Stated goal
Restate word for word the lines that begin the listing and end with the line holding "return shade *".

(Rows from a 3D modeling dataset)
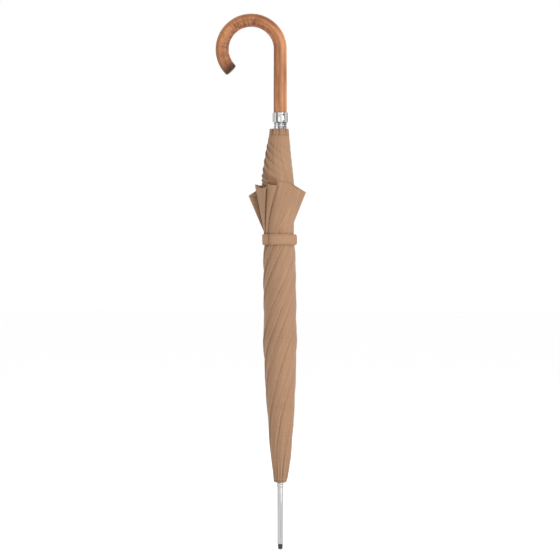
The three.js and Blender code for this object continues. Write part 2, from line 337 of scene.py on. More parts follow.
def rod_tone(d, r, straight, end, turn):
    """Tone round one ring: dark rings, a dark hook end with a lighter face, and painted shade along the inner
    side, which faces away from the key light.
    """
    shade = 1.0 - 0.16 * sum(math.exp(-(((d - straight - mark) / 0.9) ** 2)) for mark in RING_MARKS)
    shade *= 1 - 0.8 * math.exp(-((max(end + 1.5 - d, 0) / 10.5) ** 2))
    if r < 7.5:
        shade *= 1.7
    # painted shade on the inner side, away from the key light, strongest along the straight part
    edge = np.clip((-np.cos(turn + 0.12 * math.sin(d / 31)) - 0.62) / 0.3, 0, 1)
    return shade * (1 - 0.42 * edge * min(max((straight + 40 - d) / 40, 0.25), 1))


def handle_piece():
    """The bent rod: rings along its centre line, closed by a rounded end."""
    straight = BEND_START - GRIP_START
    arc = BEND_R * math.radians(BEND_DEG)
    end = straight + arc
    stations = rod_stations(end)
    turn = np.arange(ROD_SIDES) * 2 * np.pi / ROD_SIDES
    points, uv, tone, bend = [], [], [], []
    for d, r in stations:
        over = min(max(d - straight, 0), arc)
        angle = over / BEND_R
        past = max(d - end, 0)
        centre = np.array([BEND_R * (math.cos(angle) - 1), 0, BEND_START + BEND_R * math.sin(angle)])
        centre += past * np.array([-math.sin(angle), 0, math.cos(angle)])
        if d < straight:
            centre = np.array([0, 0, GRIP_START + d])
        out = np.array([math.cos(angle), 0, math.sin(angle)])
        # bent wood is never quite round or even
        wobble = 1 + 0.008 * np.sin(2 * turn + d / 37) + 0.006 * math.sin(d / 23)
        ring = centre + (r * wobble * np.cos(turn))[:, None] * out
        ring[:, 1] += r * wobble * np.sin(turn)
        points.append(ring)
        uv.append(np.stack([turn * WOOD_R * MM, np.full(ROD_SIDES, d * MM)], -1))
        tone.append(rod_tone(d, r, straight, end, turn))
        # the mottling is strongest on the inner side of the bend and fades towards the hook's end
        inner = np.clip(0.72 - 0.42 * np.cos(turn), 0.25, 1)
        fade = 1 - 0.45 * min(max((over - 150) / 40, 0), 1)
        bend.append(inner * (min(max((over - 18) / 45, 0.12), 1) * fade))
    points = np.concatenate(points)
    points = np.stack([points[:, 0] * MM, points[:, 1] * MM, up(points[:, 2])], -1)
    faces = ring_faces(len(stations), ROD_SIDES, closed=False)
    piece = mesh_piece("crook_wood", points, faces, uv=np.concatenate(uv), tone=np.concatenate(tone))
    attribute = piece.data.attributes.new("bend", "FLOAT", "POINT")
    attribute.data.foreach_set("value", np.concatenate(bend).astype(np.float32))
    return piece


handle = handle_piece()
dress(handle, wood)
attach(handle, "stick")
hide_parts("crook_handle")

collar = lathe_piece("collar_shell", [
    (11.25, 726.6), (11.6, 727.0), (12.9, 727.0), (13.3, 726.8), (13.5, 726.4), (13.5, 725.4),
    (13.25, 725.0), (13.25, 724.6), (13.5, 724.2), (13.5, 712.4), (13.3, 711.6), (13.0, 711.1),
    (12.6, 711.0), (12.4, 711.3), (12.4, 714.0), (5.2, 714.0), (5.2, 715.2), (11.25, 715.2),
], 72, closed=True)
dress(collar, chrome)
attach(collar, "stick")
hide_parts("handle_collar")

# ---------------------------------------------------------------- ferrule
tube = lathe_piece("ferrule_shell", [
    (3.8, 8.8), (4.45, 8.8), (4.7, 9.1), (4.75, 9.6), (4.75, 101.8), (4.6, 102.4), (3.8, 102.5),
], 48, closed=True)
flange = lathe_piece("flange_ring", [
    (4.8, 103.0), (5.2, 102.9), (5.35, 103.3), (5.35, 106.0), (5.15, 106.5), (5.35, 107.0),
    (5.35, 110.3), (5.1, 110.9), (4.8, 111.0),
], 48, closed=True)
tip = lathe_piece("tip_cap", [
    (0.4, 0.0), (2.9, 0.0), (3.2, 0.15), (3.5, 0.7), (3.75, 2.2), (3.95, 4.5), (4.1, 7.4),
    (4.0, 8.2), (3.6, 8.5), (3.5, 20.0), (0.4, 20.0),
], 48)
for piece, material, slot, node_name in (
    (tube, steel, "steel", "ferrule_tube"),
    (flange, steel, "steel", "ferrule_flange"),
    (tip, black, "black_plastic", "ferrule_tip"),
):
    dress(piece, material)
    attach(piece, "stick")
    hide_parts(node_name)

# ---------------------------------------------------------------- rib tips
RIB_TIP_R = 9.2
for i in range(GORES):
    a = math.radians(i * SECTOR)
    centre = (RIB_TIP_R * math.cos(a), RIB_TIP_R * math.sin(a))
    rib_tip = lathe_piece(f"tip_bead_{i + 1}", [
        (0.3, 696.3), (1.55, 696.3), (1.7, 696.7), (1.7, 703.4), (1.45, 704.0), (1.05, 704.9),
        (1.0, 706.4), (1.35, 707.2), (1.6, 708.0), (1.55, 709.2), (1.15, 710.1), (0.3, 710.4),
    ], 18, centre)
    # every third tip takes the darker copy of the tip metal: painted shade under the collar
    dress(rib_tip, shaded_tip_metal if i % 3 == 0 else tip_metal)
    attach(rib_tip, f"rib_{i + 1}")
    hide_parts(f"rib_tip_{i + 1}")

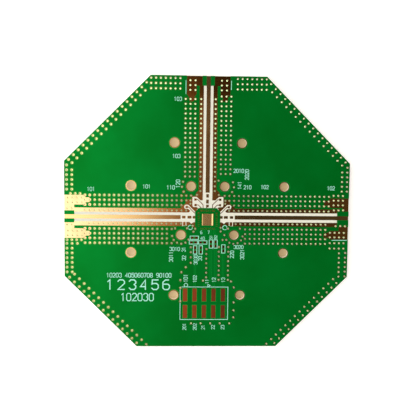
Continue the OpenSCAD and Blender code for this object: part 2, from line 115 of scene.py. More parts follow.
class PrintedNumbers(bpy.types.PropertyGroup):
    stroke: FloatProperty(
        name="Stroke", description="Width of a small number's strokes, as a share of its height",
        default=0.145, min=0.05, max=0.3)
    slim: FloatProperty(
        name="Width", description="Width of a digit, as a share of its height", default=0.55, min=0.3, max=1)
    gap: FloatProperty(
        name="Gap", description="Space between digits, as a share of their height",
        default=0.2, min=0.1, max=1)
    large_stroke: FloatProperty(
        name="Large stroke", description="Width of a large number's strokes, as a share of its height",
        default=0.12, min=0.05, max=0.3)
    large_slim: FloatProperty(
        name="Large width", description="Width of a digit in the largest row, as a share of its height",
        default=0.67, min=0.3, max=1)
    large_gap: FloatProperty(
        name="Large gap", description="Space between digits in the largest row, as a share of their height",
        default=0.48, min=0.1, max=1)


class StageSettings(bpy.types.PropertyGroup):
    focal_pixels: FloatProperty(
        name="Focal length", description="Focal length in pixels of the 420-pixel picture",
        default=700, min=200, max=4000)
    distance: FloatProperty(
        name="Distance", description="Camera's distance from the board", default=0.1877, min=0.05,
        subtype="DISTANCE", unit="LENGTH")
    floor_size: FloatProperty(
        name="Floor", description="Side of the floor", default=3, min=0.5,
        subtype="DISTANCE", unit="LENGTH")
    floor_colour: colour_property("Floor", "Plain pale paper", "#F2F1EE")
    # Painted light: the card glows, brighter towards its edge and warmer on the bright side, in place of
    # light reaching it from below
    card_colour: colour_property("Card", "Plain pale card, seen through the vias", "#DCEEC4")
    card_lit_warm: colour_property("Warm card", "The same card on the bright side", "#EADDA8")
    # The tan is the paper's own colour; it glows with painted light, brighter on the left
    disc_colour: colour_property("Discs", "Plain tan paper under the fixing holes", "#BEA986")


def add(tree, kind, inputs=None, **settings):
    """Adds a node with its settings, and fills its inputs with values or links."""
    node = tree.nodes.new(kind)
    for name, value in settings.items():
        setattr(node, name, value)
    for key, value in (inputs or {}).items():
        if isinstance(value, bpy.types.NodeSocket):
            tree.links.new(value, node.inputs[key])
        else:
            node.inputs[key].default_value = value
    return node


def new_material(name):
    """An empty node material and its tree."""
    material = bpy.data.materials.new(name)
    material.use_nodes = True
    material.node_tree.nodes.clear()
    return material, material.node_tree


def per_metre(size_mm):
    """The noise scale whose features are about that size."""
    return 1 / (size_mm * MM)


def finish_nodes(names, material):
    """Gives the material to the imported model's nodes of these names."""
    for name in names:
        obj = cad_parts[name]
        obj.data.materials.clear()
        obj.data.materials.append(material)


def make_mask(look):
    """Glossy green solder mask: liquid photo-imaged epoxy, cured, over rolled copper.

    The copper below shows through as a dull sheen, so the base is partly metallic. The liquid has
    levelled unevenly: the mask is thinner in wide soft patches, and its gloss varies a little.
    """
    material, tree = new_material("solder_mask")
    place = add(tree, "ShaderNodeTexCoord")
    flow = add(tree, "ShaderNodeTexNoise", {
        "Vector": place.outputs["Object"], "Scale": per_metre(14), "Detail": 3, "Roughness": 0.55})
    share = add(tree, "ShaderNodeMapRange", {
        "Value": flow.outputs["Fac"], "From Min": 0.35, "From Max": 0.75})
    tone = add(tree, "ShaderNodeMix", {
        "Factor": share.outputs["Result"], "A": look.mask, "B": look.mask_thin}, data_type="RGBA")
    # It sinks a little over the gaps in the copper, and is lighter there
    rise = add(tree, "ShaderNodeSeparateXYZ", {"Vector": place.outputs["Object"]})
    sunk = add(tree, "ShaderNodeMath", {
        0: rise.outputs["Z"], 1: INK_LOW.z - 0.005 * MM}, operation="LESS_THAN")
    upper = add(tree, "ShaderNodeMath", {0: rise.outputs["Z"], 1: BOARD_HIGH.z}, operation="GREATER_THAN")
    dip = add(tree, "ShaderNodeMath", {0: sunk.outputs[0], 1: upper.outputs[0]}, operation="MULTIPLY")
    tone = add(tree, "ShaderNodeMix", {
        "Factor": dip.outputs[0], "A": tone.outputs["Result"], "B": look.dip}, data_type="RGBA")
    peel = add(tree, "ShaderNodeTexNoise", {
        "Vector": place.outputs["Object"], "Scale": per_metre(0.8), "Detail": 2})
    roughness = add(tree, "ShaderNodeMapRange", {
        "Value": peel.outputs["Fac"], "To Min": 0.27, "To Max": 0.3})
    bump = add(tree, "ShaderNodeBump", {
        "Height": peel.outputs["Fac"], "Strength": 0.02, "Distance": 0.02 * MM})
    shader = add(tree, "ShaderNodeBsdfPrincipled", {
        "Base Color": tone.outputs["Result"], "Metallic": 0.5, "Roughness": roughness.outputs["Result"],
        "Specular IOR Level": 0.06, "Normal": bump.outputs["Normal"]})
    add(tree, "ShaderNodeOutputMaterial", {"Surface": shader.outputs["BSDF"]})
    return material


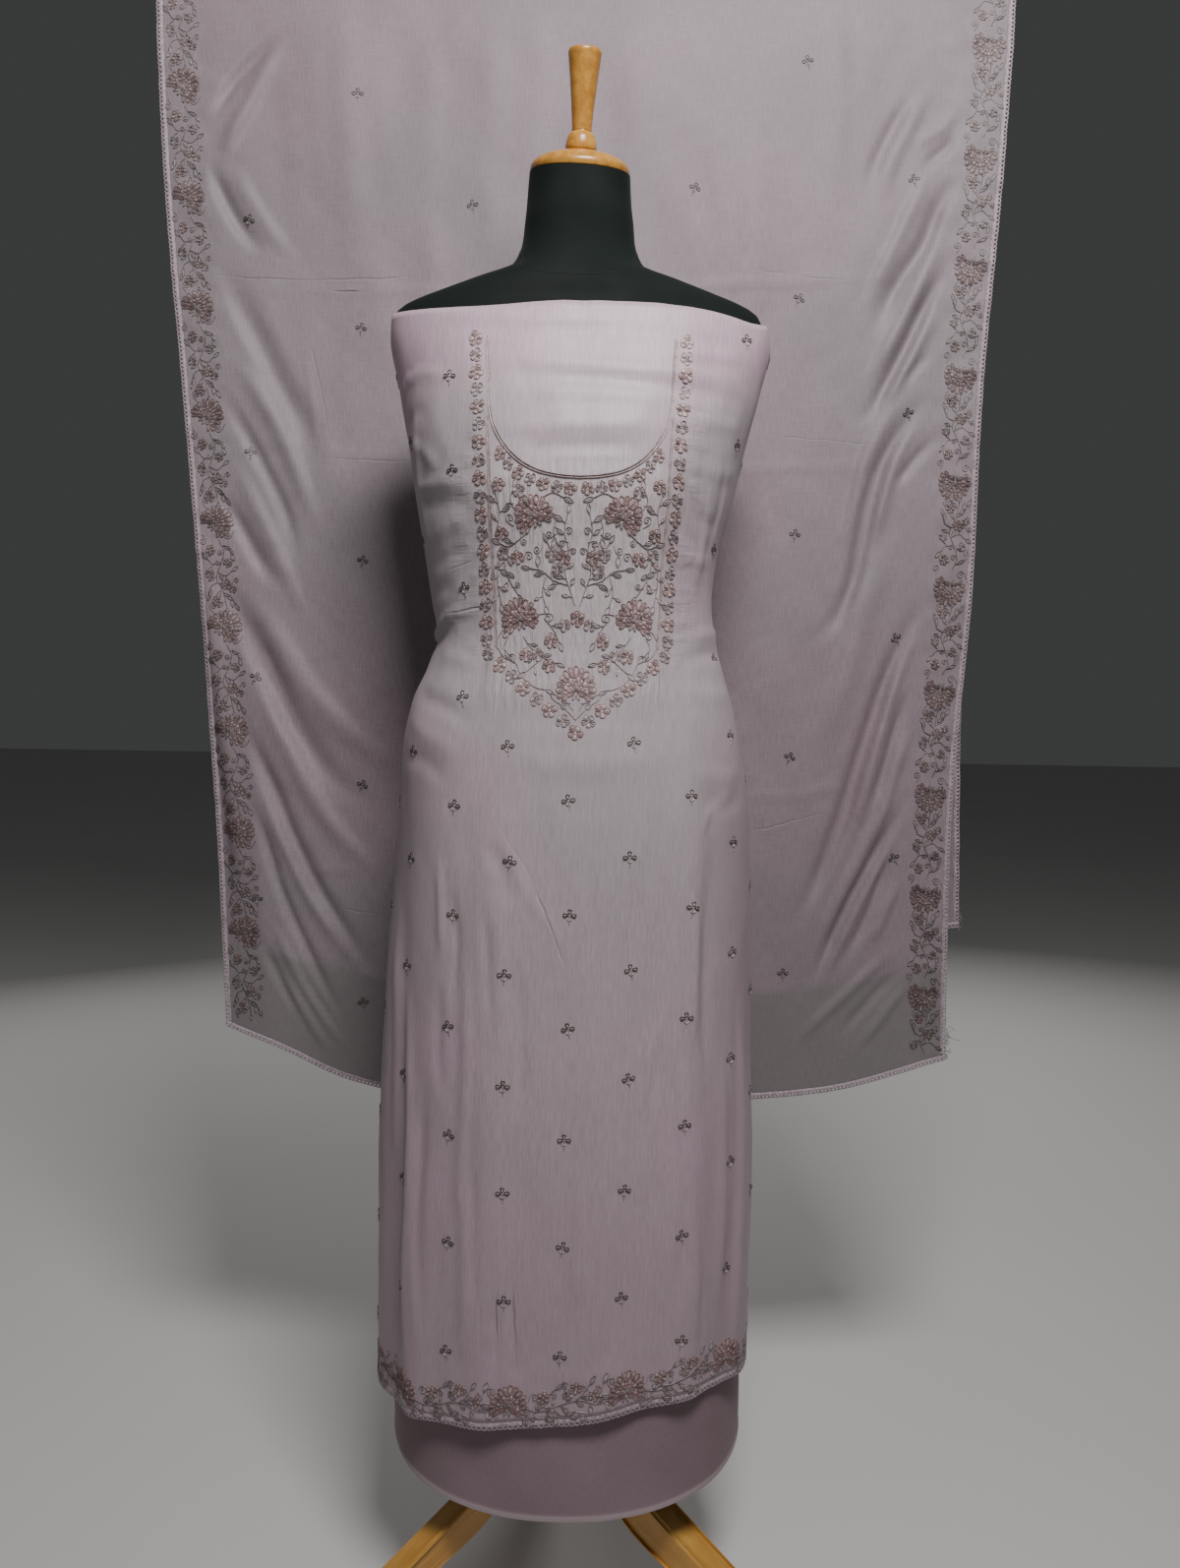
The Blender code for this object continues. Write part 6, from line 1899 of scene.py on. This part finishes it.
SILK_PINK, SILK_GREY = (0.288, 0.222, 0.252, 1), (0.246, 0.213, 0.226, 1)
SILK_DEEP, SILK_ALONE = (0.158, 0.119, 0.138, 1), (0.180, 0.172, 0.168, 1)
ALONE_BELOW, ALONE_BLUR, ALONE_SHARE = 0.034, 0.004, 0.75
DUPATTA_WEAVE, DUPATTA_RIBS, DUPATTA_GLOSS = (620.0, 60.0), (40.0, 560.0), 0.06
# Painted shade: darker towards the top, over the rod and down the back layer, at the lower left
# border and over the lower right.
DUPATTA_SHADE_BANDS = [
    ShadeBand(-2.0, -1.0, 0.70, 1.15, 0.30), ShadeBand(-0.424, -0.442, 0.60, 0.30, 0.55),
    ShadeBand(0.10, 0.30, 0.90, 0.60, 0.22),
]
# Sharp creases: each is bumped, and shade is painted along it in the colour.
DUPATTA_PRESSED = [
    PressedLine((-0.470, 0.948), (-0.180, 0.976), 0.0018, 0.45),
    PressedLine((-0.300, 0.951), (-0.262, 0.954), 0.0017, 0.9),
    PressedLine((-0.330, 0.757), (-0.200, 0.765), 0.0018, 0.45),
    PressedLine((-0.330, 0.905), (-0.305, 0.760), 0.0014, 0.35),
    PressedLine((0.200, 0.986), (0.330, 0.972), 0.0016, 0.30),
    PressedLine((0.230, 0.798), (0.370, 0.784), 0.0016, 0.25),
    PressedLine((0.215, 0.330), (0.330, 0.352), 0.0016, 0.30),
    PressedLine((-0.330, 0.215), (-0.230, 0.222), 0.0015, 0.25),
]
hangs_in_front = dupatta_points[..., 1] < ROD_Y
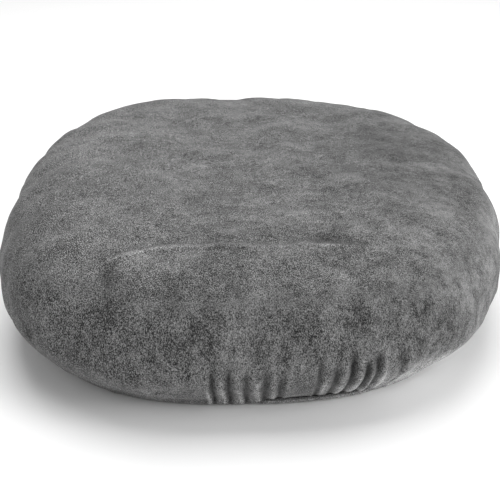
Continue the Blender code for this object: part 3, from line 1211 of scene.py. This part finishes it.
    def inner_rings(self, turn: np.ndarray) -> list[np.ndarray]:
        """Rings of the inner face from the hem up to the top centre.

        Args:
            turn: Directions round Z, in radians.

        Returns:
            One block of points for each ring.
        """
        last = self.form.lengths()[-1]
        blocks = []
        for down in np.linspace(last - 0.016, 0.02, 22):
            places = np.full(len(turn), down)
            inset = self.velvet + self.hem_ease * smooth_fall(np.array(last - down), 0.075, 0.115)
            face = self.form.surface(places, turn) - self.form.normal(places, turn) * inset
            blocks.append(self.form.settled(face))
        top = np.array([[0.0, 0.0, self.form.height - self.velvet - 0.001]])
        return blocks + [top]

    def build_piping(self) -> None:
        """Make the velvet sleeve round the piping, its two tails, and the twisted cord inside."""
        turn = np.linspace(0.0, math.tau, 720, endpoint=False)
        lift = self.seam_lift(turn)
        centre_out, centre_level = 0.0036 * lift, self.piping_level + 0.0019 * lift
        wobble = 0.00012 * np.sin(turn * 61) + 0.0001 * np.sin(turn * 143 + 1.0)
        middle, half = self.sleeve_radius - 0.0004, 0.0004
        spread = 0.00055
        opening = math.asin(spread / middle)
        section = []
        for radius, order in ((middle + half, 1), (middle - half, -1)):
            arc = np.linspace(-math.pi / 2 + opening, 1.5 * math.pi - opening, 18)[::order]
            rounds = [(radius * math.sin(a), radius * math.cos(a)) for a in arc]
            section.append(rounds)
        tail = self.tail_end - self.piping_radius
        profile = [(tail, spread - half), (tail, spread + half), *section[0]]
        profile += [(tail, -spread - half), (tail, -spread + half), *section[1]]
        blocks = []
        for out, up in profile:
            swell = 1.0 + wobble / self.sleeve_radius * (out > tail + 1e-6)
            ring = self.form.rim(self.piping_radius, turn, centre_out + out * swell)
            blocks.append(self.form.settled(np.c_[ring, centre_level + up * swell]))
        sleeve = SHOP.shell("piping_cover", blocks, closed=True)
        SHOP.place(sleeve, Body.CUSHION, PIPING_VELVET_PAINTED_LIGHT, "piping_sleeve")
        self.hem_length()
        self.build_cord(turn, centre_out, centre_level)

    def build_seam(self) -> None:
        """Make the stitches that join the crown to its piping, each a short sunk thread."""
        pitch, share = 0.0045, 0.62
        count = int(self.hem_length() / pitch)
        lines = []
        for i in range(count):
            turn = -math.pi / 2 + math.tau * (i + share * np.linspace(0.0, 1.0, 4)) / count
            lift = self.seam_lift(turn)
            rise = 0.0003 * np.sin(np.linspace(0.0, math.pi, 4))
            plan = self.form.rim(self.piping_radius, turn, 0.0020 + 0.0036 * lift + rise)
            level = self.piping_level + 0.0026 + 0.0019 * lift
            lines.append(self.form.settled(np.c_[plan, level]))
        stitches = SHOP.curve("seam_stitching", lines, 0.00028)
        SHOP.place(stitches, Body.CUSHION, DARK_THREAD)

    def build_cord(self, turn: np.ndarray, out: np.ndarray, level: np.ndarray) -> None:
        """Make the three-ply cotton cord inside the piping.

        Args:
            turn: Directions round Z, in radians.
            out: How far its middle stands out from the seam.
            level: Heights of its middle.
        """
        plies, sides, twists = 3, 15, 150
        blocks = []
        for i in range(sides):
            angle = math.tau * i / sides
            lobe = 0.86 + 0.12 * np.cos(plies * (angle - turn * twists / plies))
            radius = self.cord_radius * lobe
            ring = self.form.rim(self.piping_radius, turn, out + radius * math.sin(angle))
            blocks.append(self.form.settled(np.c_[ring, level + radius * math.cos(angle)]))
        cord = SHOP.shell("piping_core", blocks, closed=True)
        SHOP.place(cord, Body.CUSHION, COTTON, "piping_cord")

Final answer
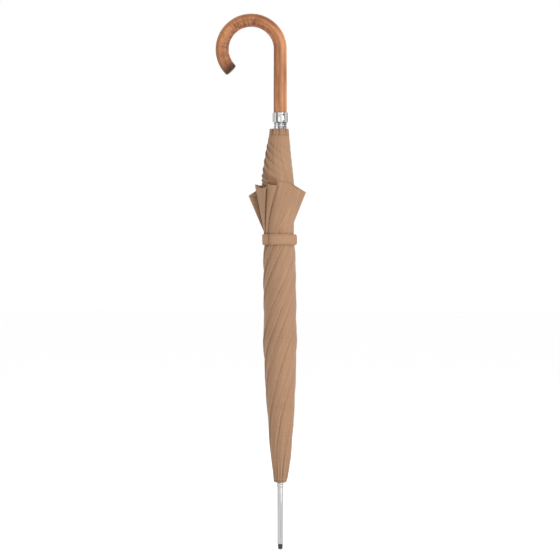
The three.js and Blender code for this object continues. Write part 2, from line 337 of scene.py on. More parts follow.
def rod_tone(d, r, straight, end, turn):
    """Tone round one ring: dark rings, a dark hook end with a lighter face, and painted shade along the inner
    side, which faces away from the key light.
    """
    shade = 1.0 - 0.16 * sum(math.exp(-(((d - straight - mark) / 0.9) ** 2)) for mark in RING_MARKS)
    shade *= 1 - 0.8 * math.exp(-((max(end + 1.5 - d, 0) / 10.5) ** 2))
    if r < 7.5:
        shade *= 1.7
    # painted shade on the inner side, away from the key light, strongest along the straight part
    edge = np.clip((-np.cos(turn + 0.12 * math.sin(d / 31)) - 0.62) / 0.3, 0, 1)
    return shade * (1 - 0.42 * edge * min(max((straight + 40 - d) / 40, 0.25), 1))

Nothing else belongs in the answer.